Two more Manitoba cases of porcine epidemic diarrhea were confirmed June 2 and June 4, creating worry among hog producers, particularly in the southeastern part of the province where one-third to one-half of Manitoba’s hogs are raised.
The June 2 case occurred in a finisher barn and the June 4 case in a sow barn. A case confirmed May 26 in another sow barn was the first to be found in 18 months within the province.
Andrew Dickson, general manager with Manitoba Pork, said June 6 that it is unclear whether the cases are related.
“That’s one of the problems we’ve had with all these cases, all the ones that we’ve had in Manitoba. We’ve had a real challenge to try to determine how did they get the disease in the first place.”
PED virus, which is almost always fatal to piglets, is a reportable disease in Manitoba, but information on the identity of the barn owners and exact locations is confidential.
Dickson said Manitoba Pork is encouraging producers and swine veterinarians to tell provincial authorities immediately if they suspect PED. That would speed up testing and confirmation and potentially help control spread.
Producers can also sign a waiver that would allow quicker action on testing and control, without giving up their confidentiality, said Dickson. It gives the herd veterinarian permission to share site status and location with other veterinarians and with Manitoba Pork.
The three recent cases of PED in Manitoba occurred about one month after the Canadian Food Inspection Agency cancelled an emergency truck washing protocol that was supported by hog producers across Western Canada.
That protocol allowed hog transport trucks returning from the United States to be sealed and then washed thoroughly at Canadian facilities.
On May 2, the CFIA reverted to regulations under the Animal Health Act that require trucks to be washed on the U.S. side of the border, where facilities are less thorough and where thousands of barns have been and continue to be infected with PED virus.

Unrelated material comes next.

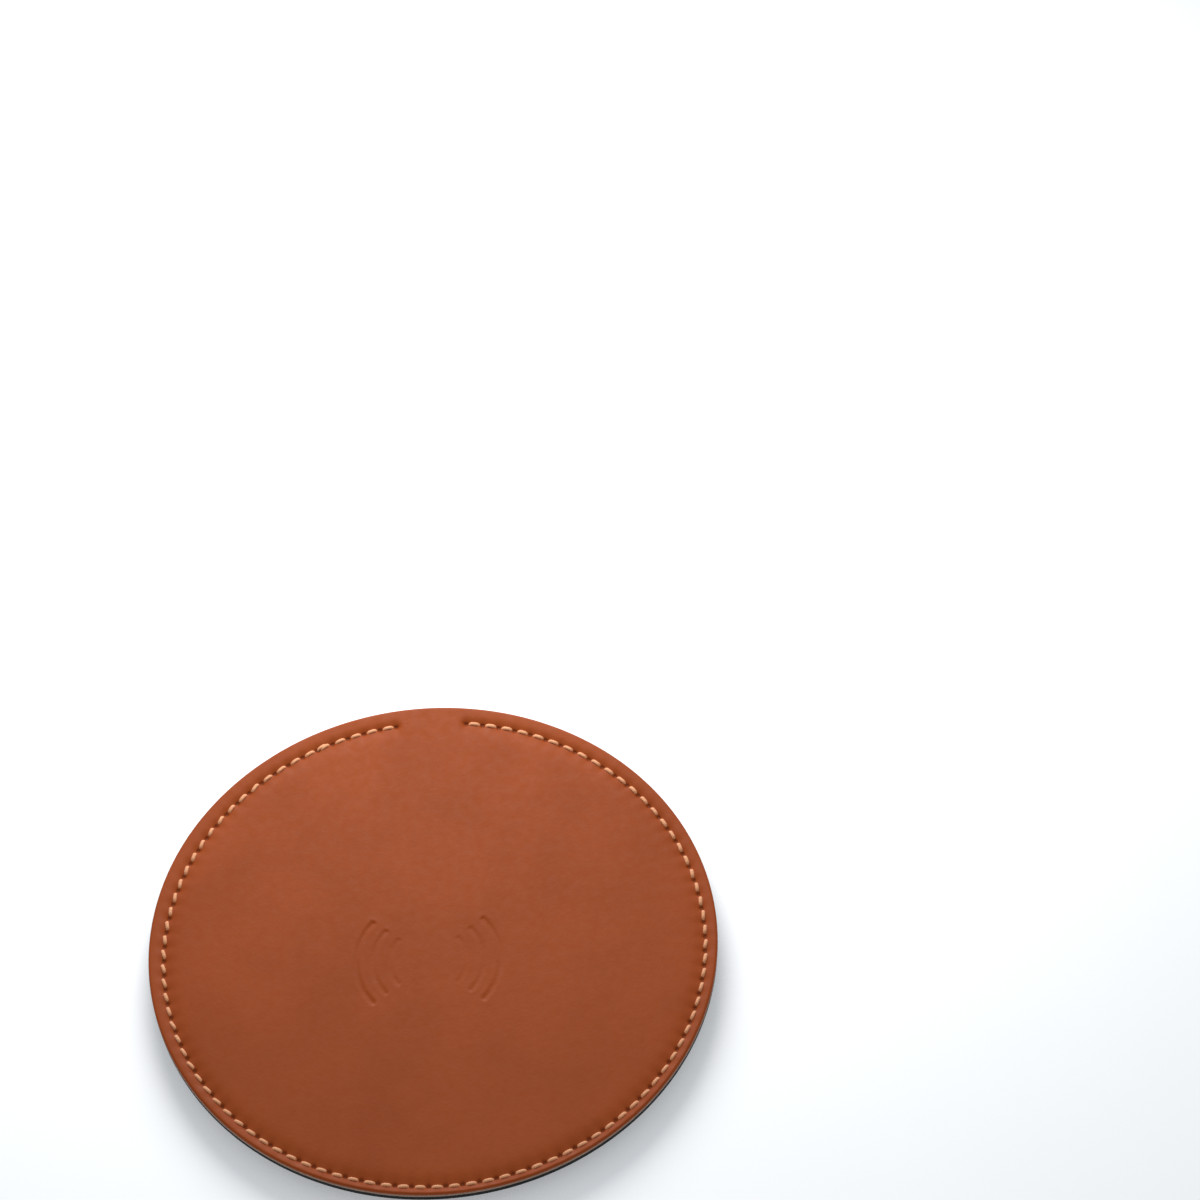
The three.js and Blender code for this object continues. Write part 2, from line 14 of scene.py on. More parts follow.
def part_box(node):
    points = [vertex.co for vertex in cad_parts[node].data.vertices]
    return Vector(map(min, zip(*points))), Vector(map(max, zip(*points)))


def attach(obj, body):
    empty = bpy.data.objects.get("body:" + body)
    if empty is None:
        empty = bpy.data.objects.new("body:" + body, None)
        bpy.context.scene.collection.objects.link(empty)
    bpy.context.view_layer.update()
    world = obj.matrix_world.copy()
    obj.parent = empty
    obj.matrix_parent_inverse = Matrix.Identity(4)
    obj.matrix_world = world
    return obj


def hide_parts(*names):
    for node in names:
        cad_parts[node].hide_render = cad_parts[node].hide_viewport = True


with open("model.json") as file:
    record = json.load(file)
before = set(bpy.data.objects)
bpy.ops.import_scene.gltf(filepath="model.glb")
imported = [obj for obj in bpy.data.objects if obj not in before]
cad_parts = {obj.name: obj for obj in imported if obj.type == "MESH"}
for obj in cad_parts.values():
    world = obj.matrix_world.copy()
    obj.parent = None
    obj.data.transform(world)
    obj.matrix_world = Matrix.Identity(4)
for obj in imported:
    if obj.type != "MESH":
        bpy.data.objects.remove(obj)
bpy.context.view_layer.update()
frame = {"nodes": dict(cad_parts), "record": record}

MM = 0.001


def box_mm(node):
    """Lowest and highest corner of a CAD node, in millimetres."""
    low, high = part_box(node)
    return [value / MM for value in low], [value / MM for value in high]


# ---- Dimensions, in millimetres and degrees -----------------------------------------------------

LEATHER_LOW, LEATHER_HIGH = box_mm("leather_top")
COVER_LOW, COVER_HIGH = box_mm("base_cover")
FOOT_LOW, FOOT_HIGH = box_mm("foot_ring")
FOAM_LOW, FOAM_HIGH = box_mm("foam_disc")
COLLAR_LOW, COLLAR_HIGH = box_mm("port_collar")
SHELL_LOW, SHELL_HIGH = box_mm("usb_c_shell")
TONGUE_LOW, TONGUE_HIGH = box_mm("usb_c_tongue")
COIL_LOW, COIL_HIGH = box_mm("charging_coil")

PAD_RADIUS = LEATHER_HIGH[0]
PAD_TOP = LEATHER_HIGH[2]
PORT_ANGLE = 90  # from +X, anticlockwise seen from above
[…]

Dickson said there is no confirmed connection between the three recent Manitoba cases and CFIA’s action.
“We’ve had a lot of people ask about that … and so far we haven’t been able to draw any link between the change in the regulation on May 2 and the cases we’ve had to date,” he said.
“But I don’t think the federal government can show that there hasn’t been.
“Our view is that the protocol (that was) in place was another defence measure, and the federal government going back to an old regulation gives us concern that we’ve reduced the protection that we’re trying to provide to the environment in which our barns operate.”
Dickson said pork producers continue to press the federal government to update regulations so special measures can be used to prevent diseases from entering the country.
He also encouraged producers to re-examine biosecurity on their farms.
“They’ve got to really raise their standards on this matter. You can’t waiver in the management techniques that you use on your farm on a daily basis.”